Le elezioni amministrative restituiscono, questa volta, alcune certezze: da Nord a Sud, passando per le isole, gli elettori hanno scelto che ad amministrare le loro città siano gli esponenti del centro-sinistra. Quella vittoria negata in sede politica, a causa soprattutto dello sfondamento del movimento di Grillo e del prodigioso recupero del Pdl, è stata servita su un piatto d’argento nella competizione amministrativa. Lasciando le briciole a tutti gli avversari potenziali, Lega compresa, che subisce un durissimo colpo nella città-simbolo di Treviso. Il Pdl frena e paga, forse più di ogni altra forza politica nazionale, il sostegno al governo delle larghe intese. Il M5s deve solo riflettere sulla sfilza di errori politici, di ogni genere, della sua estemporanea catena di comando. A questo dato politicamente inconfutabile, se ne aggiunge un secondo di non minore valore, soprattutto in chiave prospettica: dappertutto è cresciuto l’astensionismo. Mediamente ha votato meno di un elettore su due (48,51%).
Con il caso shock di Roma, dove alle urne si è recato a votare, per i ballottaggi, solo il 44,93% degli aventi diritto. Si tratta di un processo di disaffezione che si ripete nel tempo e che sembra non voler toccare ancora il fondo. Tanto che molte domande si affacciano sul mandato di un Sindaco eletto da meno della metà dei propri cittadini elettori. Nulla da eccepire, com’è ovvio, sulla legittimità del voto. Molto, invece, resta da esplorare, su come il primo cittadino si debba porre rispetto ai propri concittadini. Una volta, ogni bravo Sindaco poteva affermare, con maggiore o minore convinzione, di dover amministrare “in nome e a favore di tutti”. Ora, se questi “tutti” preferiscono restare a casa, scelgono il silenzio, entrano in quell’area del disagio elettorale che non vuole manifestare le proprie idee, si rifiutano di scegliere fra questo e quel candidato nella corsa bipolare tipica dei ballottaggi, sarà legittimo chiedersi: cosa fare per cogliere i loro giudizi e le loro attese? Domanda non da poco, perché almeno le opposizioni presenti in Consiglio comunale faranno il loro mestiere e faranno sentire la loro voce, sia pure quella delle seconde o terze minoranze numeriche. Ma questa maggioranza silenziosa governata da un Sindaco espresso dalla prima minoranza numerica, come si farà sentire? Il rischio è grande perché, in tempi di forte disagio sociale come il nostro, è evidente che dietro quell’astensione c’è tanto “non detto”. Che va dal rifiuto qualunquista alla sfiducia programmatica, dalla delusione personale alla disaffezione collettiva, dal “così fan tutti” all’individualismo e radicalismo più spinti. Ora, questi nuovi amministratori non potranno cavarsela con il più classico “sarò il Sindaco di tutti”.
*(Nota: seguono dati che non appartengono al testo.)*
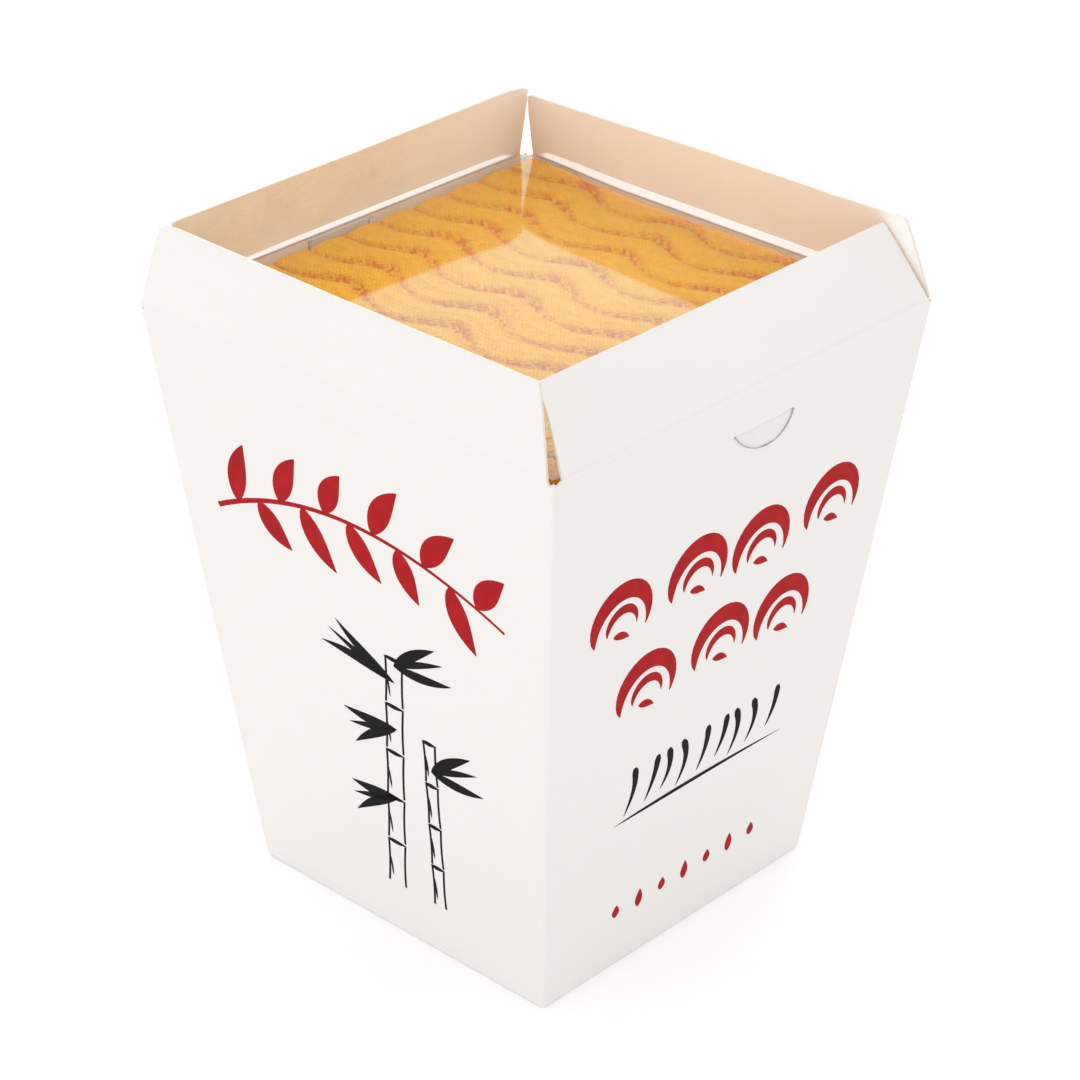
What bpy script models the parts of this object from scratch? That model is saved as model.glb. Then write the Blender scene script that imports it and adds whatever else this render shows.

Ci permettiamo di avanzare un piccolo suggerimento: dotarsi di uno sguardo nuovo con il quale cercare di discernere i bisogni e le attese delle comunità affidate alle loro cure. Osservare e ascoltare con grande attenzione, per decidere con lungimiranza. Anche in una grande metropoli come Roma, non può essere tempo speso invano. A cominciare da uno stile di governo non ridondante, meglio sarebbe dire sobrio. Nei giorni immediatamente successivi al voto sarà bene, poi, che nessuno si lasci andare a inutili trionfalismi o a eccessi di pessimismo. Questo è il tempo della valutazione più lucida e serena del risultato delle urne. Ci sono dei vincitori certi, così come ci sono degli sconfitti. Ma ci sono anche vittorie mutilate, quando a votare è meno della metà degli aventi diritto. Così come sconfitte onorevoli, se si sono difesi sino in fondo i propri valori di riferimento. C’è un impegno, però, per tutti gli amministratori locali: servire i propri cittadini sulla base delle competenze (tante) affidate ai Comuni. Ci auguriamo che nessun Sindaco si imbarchi in improvvide avventure antropologiche. Non ci si fa eleggere Sindaco per inventare nuovi diritti o metter su improvvisati laboratori sociali, ma per amministrare al meglio la propria comunità. Possiamo scommettere che i cittadini (tutti) ne sarebbero ben lieti.